Even if the Bangali are very chauvinistic, I agree on his reflections. I had the impression of greater diversity and more attention in the kitchen at Puri than here, where it seemed to me that some preparations were more approximate. We talked about the classic meal in Calcutta.
Bengalis cook mostly masoor dal that people pour on rice, and moong dal on the days that are a little more sacred. Then they will have at least one sauteed vegetable and a vegetable curry. And to show respect to host, people often prepare a dish of biri dal, shrimps and coriander leaves. I would really like to stay with a local in a house in Calcutta!

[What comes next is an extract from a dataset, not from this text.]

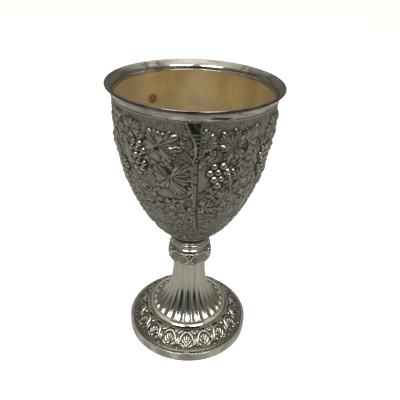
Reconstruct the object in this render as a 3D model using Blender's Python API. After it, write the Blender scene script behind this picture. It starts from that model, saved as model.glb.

And coming out of there, I had already eaten a little, but I was hungry again, and so I go to a local snack vendor. I buy aloo chop with cauliflower florets coated with chili and fried. I continue my tour of Bengali gastronomy with Kati Roll. It's ready to eat on the street. After a small beer, I return amidst a downpour! Soaked to the bones, my body remembers the sensation of the cold, to my greatest pleasure.